* start SUPPLIED INFORMATION *

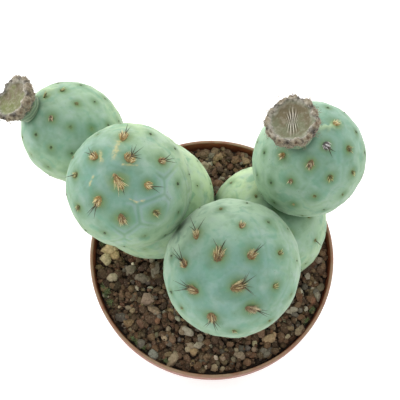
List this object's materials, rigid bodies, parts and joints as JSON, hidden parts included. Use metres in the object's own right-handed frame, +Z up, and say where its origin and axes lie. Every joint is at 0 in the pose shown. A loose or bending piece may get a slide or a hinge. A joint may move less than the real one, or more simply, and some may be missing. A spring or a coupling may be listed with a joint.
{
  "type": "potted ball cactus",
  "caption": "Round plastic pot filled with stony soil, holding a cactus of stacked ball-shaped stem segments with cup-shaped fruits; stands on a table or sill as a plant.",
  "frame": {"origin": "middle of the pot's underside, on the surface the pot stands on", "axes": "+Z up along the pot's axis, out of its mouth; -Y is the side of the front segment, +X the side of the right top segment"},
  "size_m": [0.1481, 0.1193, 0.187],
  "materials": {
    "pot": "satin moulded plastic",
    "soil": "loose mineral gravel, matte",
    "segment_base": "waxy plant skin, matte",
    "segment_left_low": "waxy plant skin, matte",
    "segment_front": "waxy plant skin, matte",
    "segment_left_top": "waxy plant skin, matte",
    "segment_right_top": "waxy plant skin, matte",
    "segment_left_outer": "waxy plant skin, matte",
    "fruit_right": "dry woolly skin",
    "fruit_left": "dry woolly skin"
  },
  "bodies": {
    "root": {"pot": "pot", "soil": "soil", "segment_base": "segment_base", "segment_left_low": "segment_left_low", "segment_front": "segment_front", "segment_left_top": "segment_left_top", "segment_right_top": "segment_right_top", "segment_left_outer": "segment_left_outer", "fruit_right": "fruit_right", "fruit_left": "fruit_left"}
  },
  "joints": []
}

* end SUPPLIED INFORMATION *

**REQUEST:** Write out the whole listing again. Match it word for word.

**OUTPUT OF THE TASK:**
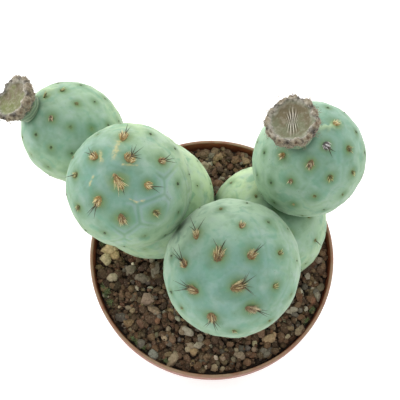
List this object's materials, rigid bodies, parts and joints as JSON, hidden parts included. Use metres in the object's own right-handed frame, +Z up, and say where its origin and axes lie. Every joint is at 0 in the pose shown. A loose or bending piece may get a slide or a hinge. A joint may move less than the real one, or more simply, and some may be missing. A spring or a coupling may be listed with a joint.
{
  "type": "potted ball cactus",
  "caption": "Round plastic pot filled with stony soil, holding a cactus of stacked ball-shaped stem segments with cup-shaped fruits; stands on a table or sill as a plant.",
  "frame": {"origin": "middle of the pot's underside, on the surface the pot stands on", "axes": "+Z up along the pot's axis, out of its mouth; -Y is the side of the front segment, +X the side of the right top segment"},
  "size_m": [0.1481, 0.1193, 0.187],
  "materials": {
    "pot": "satin moulded plastic",
    "soil": "loose mineral gravel, matte",
    "segment_base": "waxy plant skin, matte",
    "segment_left_low": "waxy plant skin, matte",
    "segment_front": "waxy plant skin, matte",
    "segment_left_top": "waxy plant skin, matte",
    "segment_right_top": "waxy plant skin, matte",
    "segment_left_outer": "waxy plant skin, matte",
    "fruit_right": "dry woolly skin",
    "fruit_left": "dry woolly skin"
  },
  "bodies": {
    "root": {"pot": "pot", "soil": "soil", "segment_base": "segment_base", "segment_left_low": "segment_left_low", "segment_front": "segment_front", "segment_left_top": "segment_left_top", "segment_right_top": "segment_right_top", "segment_left_outer": "segment_left_outer", "fruit_right": "fruit_right", "fruit_left": "fruit_left"}
  },
  "joints": []
}